Ворота открылись, выпустив сутулого человека в кожаной куртке. Он остановился, прикрыл ладонью глаза, посмотрел вдаль. Мы встретились глазами. Я увидела, как по небритой мужской щеке скатилась скупая слеза, похожая на каплю дождя. Земной шар закружился все быстрее и быстрее.
Я бросилась вперед, к нему, он широко раскинул руки. Он схватил меня в охапку и поднял высоко над землей, закружил в бешеном ритме человеческого счастья. Небритая щека царапала мое лицо. Чтобы он ни сделал, он уже был наказан. За все.
Потом мы сели в машину Игоря, на заднее сиденье, крепко держась за руки. Мы не проронили ни слова. Только до этого я представила ему Игоря, и Андрей легонько кивнул.
Когда машина въехала на нашу улицу, я сказала:
— Мы едем домой.
Он ничего не ответил, только крепче сжал мою руку. Уже дома, когда я немного отошла от первого наплыва бурных чувств, я поняла, что у Андрея жар, но он пытается скрыть свою болезнь из каких-то особых побуждений (неужели боялся, что, узнав о его болезни, я выгоню его из дома?!). И действительно, кроме легкой майки с короткими рукавами (той, в которой его арестовали в июле) и потертой кожаной куртки неизвестного происхождения, на нем ничего больше не было. Как я ни старалась выяснить происхождение куртки, мне это не удалось.
Болезнь протекала в тяжелой форме (это была последняя стадия запущенного воспаления легких, почти чахотка), и я сутками не отходила от его постели. Даже лечащий врач думал, что он умрет. Когда он засыпал тревожным лихорадочным сном, я старалась не думать о том, что было бы, если б я ушла. Поэтому наш разговор обо всем (волновавший меня до безумия) все откладывался. А однажды я поняла, что его не будет. Впрочем, этот разговор мне уже не был нужен. Ко мне вернулся совершенно другой человек. Я понимала это своим шестым чувством. Я не помню, кто сказал эту фразу (но где-то я ее уже слышала): «Из тюрьмы выходит не тот человек, который в нее входил».

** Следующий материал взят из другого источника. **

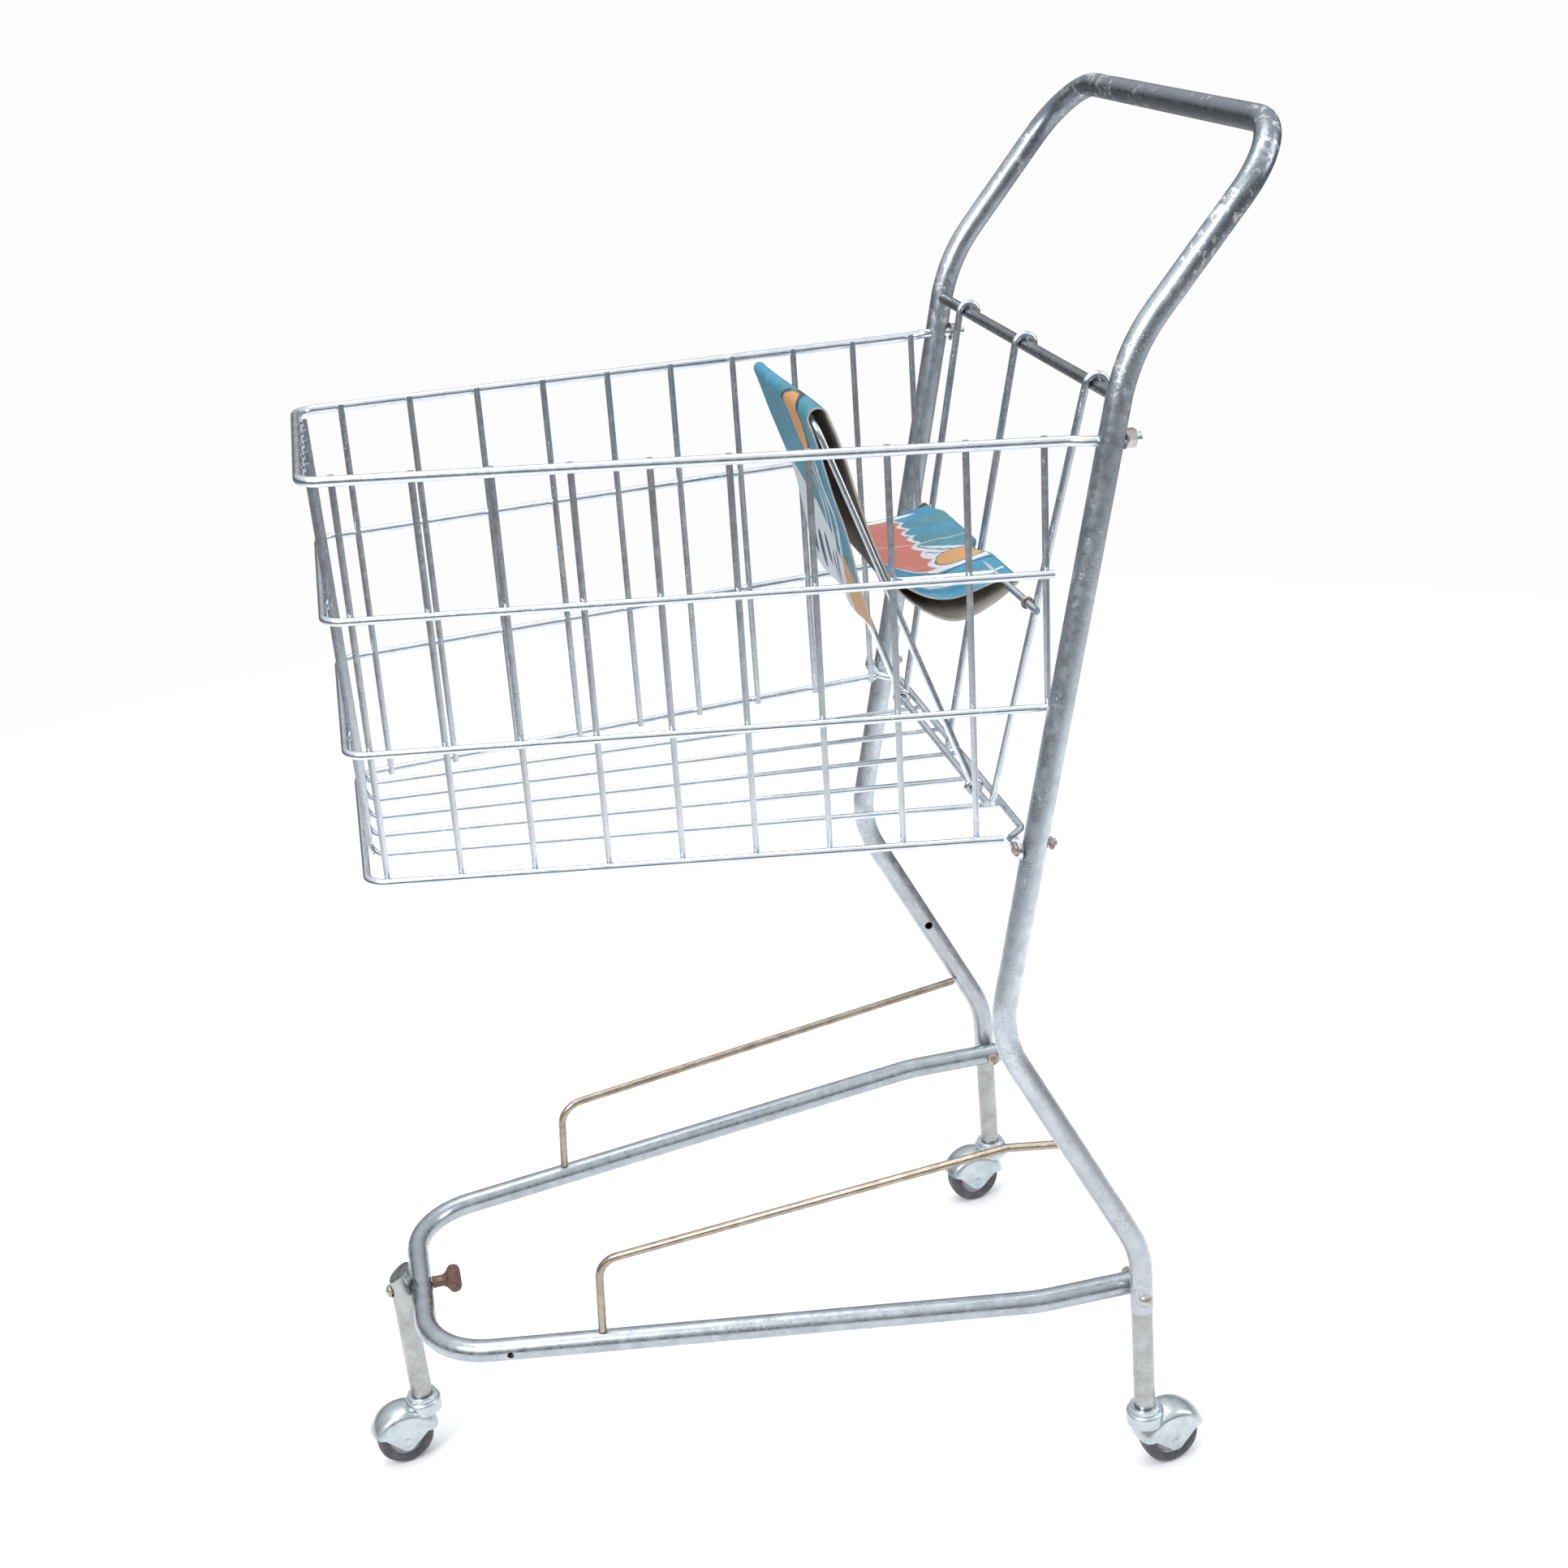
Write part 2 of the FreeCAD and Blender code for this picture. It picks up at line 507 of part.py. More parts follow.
def seat_cover():
    """Vinyl sleeve round the seat loop: flat on top, hanging below."""
    def section(half, sag, x):
        def at(along, up):
            return SEAT + V(x, 0, 0) + SEAT_OUT * along + SEAT_UP * up
        top = Part.LineSegment(at(0, half), at(SEAT_DEPTH, half)).toShape()
        nose = Part.Arc(at(SEAT_DEPTH, half), at(SEAT_DEPTH + half, 0), at(SEAT_DEPTH, -half)).toShape()
        belly = Part.Arc(at(SEAT_DEPTH, -half), at(SEAT_DEPTH / 2, -half - sag), at(0, -half)).toShape()
        back = Part.Arc(at(0, -half), at(-half, 0), at(0, half)).toShape()
        return Part.Face(Part.Wire([top, nose, belly, back]))
    outer = section(VINYL_HALF, SEAT_SAG, -120).extrude(V(240, 0, 0))
    inner = section(VINYL_HALF - VINYL, SEAT_SAG, -121).extrude(V(242, 0, 0))
    corners = [(-100, -8), (-92, SEAT_DEPTH + 8), (43, SEAT_DEPTH + 8), (76, -8)]
    points = [SEAT + V(x, 0, 0) + SEAT_OUT * a - SEAT_UP * 40 for x, a in corners]
    plan = Part.Face(Part.makePolygon(points + points[:1])).extrude(SEAT_UP * 60)
    return one(outer.cut(inner).common(plan))


# ---- write every node ------------------------------------------------------
def main():
    os.makedirs("parts", exist_ok=True)
    save("main_tube", main_tube())
    save("rear_leg_left", rear_leg(1))
    save("rear_leg_right", rear_leg(-1))
    save("lower_frame", lower_frame())
    save("front_leg", front_leg())
    save("side_wire_left", side_wire(1))
    save("side_wire_right", side_wire(-1))
    save("front_bolt", front_bolt())
    save("clamp_knob", clamp_knob())
    bolts, nuts, plugs = rail_fasteners()
    save("rail_bolts", bolts)
    save("rail_nuts", nuts)
    save("rail_end_plugs", plugs)

    places = {"left": V(LEG_X, LEG_BEND[0], 0), "right": V(-LEG_X, LEG_BEND[0], 0),
              "front": V(0, FRONT_LEG_Y, 0)}
    for name, place in places.items():
        for piece, solid in castor().items():
            solid.rotate(V(0, 0, 0), V(0, 0, 1), HEADINGS[name])
            solid.translate(place)
            save("castor_" + piece + "_" + name, solid)

    for i, name in enumerate(("basket_rim", "basket_hoop_upper", "basket_hoop_middle", "basket_hoop_bottom")):
        save(name, hoop(i))
    save("basket_wires_left", side_wires(1))
    save("basket_wires_right", side_wires(-1))
    save("basket_floor_wires", floor_wires())
    save("basket_cross_wire", rear_cross_wire())
    nuts, washers, bolts, small_nuts = basket_fasteners()
    save("rim_nuts", nuts)
    save("rim_washers", washers)
    save("basket_bolts", bolts)
    save("basket_nuts", small_nuts)

    save("pivot_rod", bar(ROD - V(LEG_X - 1, 0, 0), ROD + V(LEG_X - 1, 0, 0), ROD_R))
    save("gate_wires", gate_wires())
    save("gate_bottom_bar", bar(BAR - V(105, 0, 0), BAR + V(105, 0, 0), GATE_BAR_R))
    save("seat_eyes", seat_eyes())
    save("backrest_frame", backrest_frame())
    save("backrest_cover", backrest_cover())
    save("seat_frame", seat_frame())
    save("seat_cover", seat_cover())


main()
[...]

Андрей никогда не говорил о тюрьме. Но изредка, по невольно вырвавшимся в бреду словам я пыталась составить связную картину. Он не хотел верить и понимать, что это я вытащила его из тюрьмы. Он не мог поверить в то, что это правда. Андрей стал абсолютно другим человеком, но, странное дело, новая личность мужа была более близка мне и понятна. От прежнего Андрея Каюнова сохранилось лишь несколько полузабытых, стертых черт. После выздоровления он хотел отбить галерею у Кремера. Но для этого нужен был суд. Известие о болезни Андрея каким-то образом просочилось в газеты (хотя Игорь и я пытались категорически этому воспрепятствовать).
Один особо бойкий журналист заявил, что Каюнов при смерти, в тюрьме сошел с ума, и задал вопрос: если Каюнов умрет, будет ли очередной суд по поводу его смерти? Андрей смеялся над этим. В нашем доме стали постоянно толпиться какие-то люди, и вскоре комната, где лежал больной, превратилась в оживленный банкетный зал или поле битвы после монголо-татарского нашествия. Приходили люди, которых я видела впервые, и заявляли, что на протяжении этой трагедии мысленно были с нами. Я старалась их выгнать, но появлялись новые и новые. Просто поразительно — никто из новоявленных друзей не показывался даже в начале улицы, где расположен наш дом, в то время, когда, бесконечно одинокая и проклятая всеми, я умирала в пустой холодной квартире от безнадежности и тоски. Однажды (когда нас ненадолго оставили наедине) Андрей сказал:
— Горе похоже на океан — и в том и в другом случае не видно конца. Впрочем, с берега моря противоположный берег не виден тоже, но ты по крайней мере знаешь, в какой он стороне.
Наступил день суда.
Андрей был еще очень слаб, но настоял на том, чтобы подняться с постели и пойти. Второй (и, надеюсь, последний) раз я вошла в эти стены. Я боялась идти. Я боялась, что в тот момент, когда переступлю этот порог, мое счастье и мечты снова рухнут в пропасть. В этом зале пасмурным осенним днем была разрушена вся моя жизнь. У меня дрожали руки и в глазах стоял туман. Я даже не понимала, что человек, ради которого прошла через ад, находится со мной рядом. Я должна была давать показания. Помню смутно, как все происходило. Глаза слепили сотни фотоаппаратов и телекамер. И еще помню, как Сикоров со скамьи подсудимых страшными глазами смотрел на меня.
В середине заседания Андрей нагнулся ко мне и шепнул:
— Думаешь, пресса и зеваки смоют с нас грязь? До конца жизни на нас обоих останутся эти пятна, и самое лучшее, что можно сделать — забыть о самых крупных.